We’d all like our own Field of Dreams, but it’s worth remembering that Mr. Costner’s was in an Iowa cornfield. And, with all due nostalgia for simpler childhoods in simpler times, it’s possible Greenwich’s Wiffle version — on a lot valued at $1.25 million, according to the Greenwich newspaper — was too good to be true.

The neighbors, one an ultra-endurance athlete who does charity work around the globe, another building a house to accommodate her brother, who uses a wheelchair, turn out to be not that much different from most suburbanites seeing their backyard go from their own to a quasi park full of teenagers from near and far. They say that the land floods and that the area was designated by the town as a drainage area, a function largely undone when the youths stripped away all the greenery and undergrowth. The complaining neighbors want the field closed immediately.

The field had 40 people last weekend for a Wiffle tournament, which is something no one bargained on when they bought their houses.

“I’m all for Wiffle ball and apple pie and baseball and the American flag, but there are plenty of fields in town they can use instead of building something in people’s backyard,” said Liz Pate, who is building a new house behind what’s now home plate. “If I come home at 6 at night after working all day, I want peace and quiet.

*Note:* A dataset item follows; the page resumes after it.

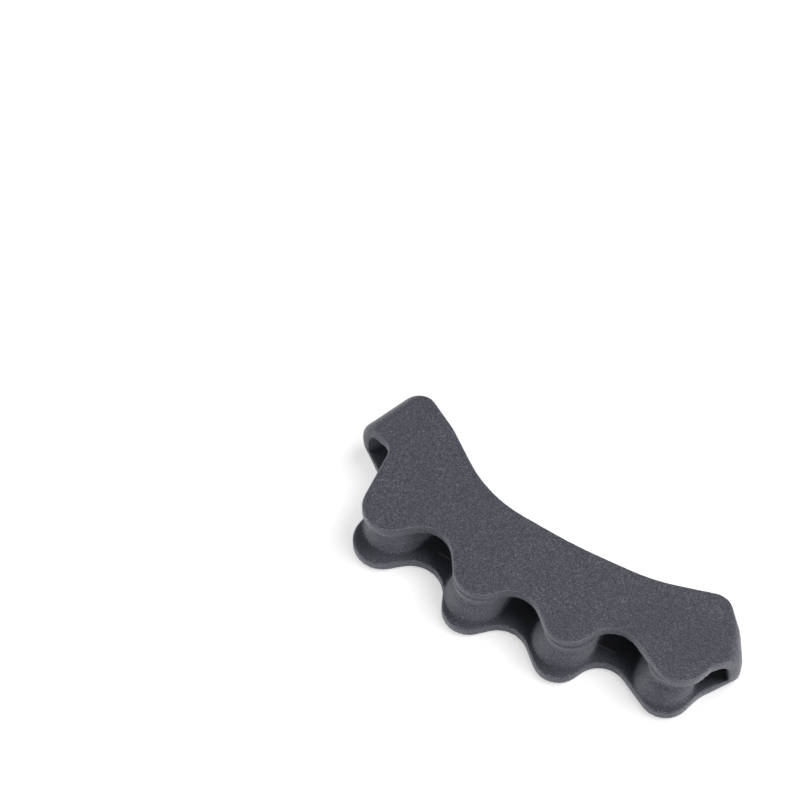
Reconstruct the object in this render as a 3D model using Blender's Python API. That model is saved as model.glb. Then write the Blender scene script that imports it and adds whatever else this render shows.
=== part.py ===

I can’t have that. I have dozens of people behind my house playing Wiffle ball. If their parents think this is so great, let them play at their house.”

The liability panic is adult nuttiness except when it’s not. It’s a fairly raw issue in Greenwich, where, for instance, a doctor was awarded $6.3 million a few years back when he broke his leg in two places while sledding with his 4-year-old son.

All kids deserve a Huck Finn summer. We perhaps have lost our collective minds about our overscheduled, overstressed young. But, in the end, maybe there was a reason that Kevin Costner built that Field of Dreams in Iowa and not in Greenwich.